Metrics for Training Set in Trainer

Hey guys,

I am currently using the Trainer in order to train my DistilBertForSequenceClassification.

My problem: I want to stepwise print/save the loss and accuracy of my training set by using the Trainer. Is there a way to do so?

What I did so far: I have adjusted compute_metrics. But this function is only carried out on my evaluation set. I need the same for my training set. I also tried out the TrainerCallback. But I can’t access the current predictions of the model by using the predefined callbacks.

Another idea would be to customize the Trainer using a custom train function. But firstly I want to ask you whether there is an easier way to do so.

Thank you in advance!

There is no way to do this directly in the Trainer, it’s just not built that way (because evaluation is often pretty slow). You should twek the code in your own subclass of Trainer to add a self.evaluate(self.train_dataset) at the appropriate line and then handle the logging.

1 Like

Thank you very much for your fast reply!
Just to be sure that my problem was correctly described in my post above: My intention is that I can print, plot and monitor the loss and accuracy of my training set while training by using the Trainer. Currently only the loss of my training dataset is printed while carrying out the training with the Trainer. If I would use the Fine-tuning with native PyTorch I can add an accuracy function in the training-loop, which also calculates the accuracy (or other metrics) on my training-set per epoch besides the loss. In the end, I want to ask whether it is easily possible to do the same with my Trainer.

To sum up, I dont want to newly evaluate something, because the model is predicting the labels in order to calculate the loss anyway. I just want to further use this predictions to calculate metrics on my training set.

Sorry for probably being unclear. Have a great weekend!

1 Like

I know this is an old issue, but I came across this while trying to determine the best way to track metrics besides the loss during training. I thought I’d post what I came up with in case it helps someone else.

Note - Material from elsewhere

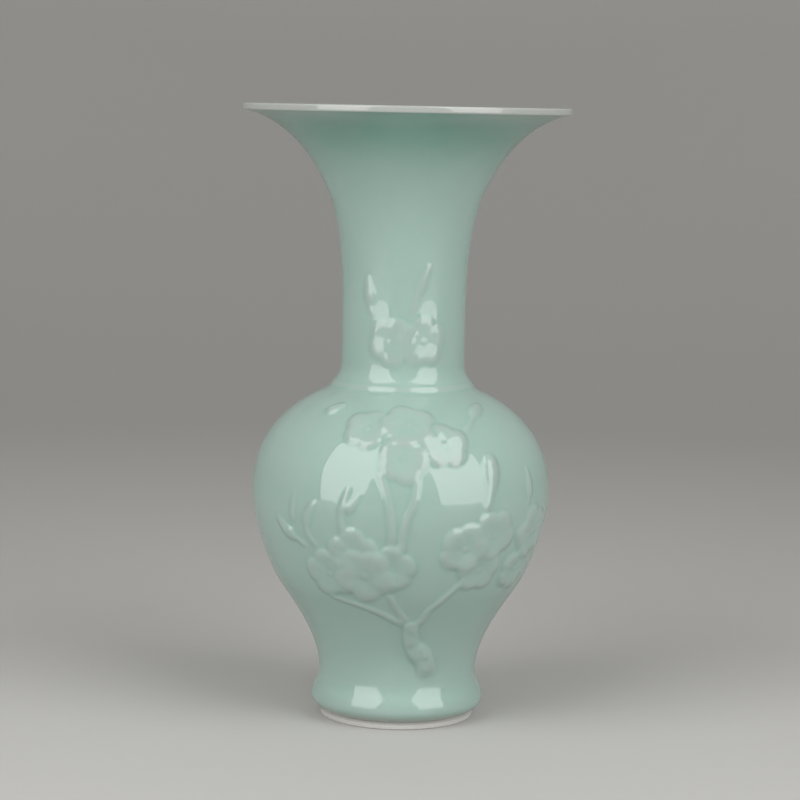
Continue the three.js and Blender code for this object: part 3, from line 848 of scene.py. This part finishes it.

To reiterate the context, like @Bumblebert, I’m interested in running additional metrics on the outputs that the model already computes during training, rather than running an additional evaluation run over the entire training set (using, e.g., self.evaluate(self.train_dataset)). My use case is that I’m training a multiple choice model and I’d like to see how the accuracy changes while training.

I’ve found the suggestion in the Trainer class to “Subclass and override for custom behavior.” to be a good idea a couple of times now :slight_smile: To compute custom metrics, I found where the outputs were easily accessible, in compute_loss(), and added some code. I’ve prefixed MAX: to my comments below:

class CustomTrainer(Trainer):

    def compute_loss(self, model, inputs, return_outputs=False):
        """
        MAX: Subclassed to compute training accuracy.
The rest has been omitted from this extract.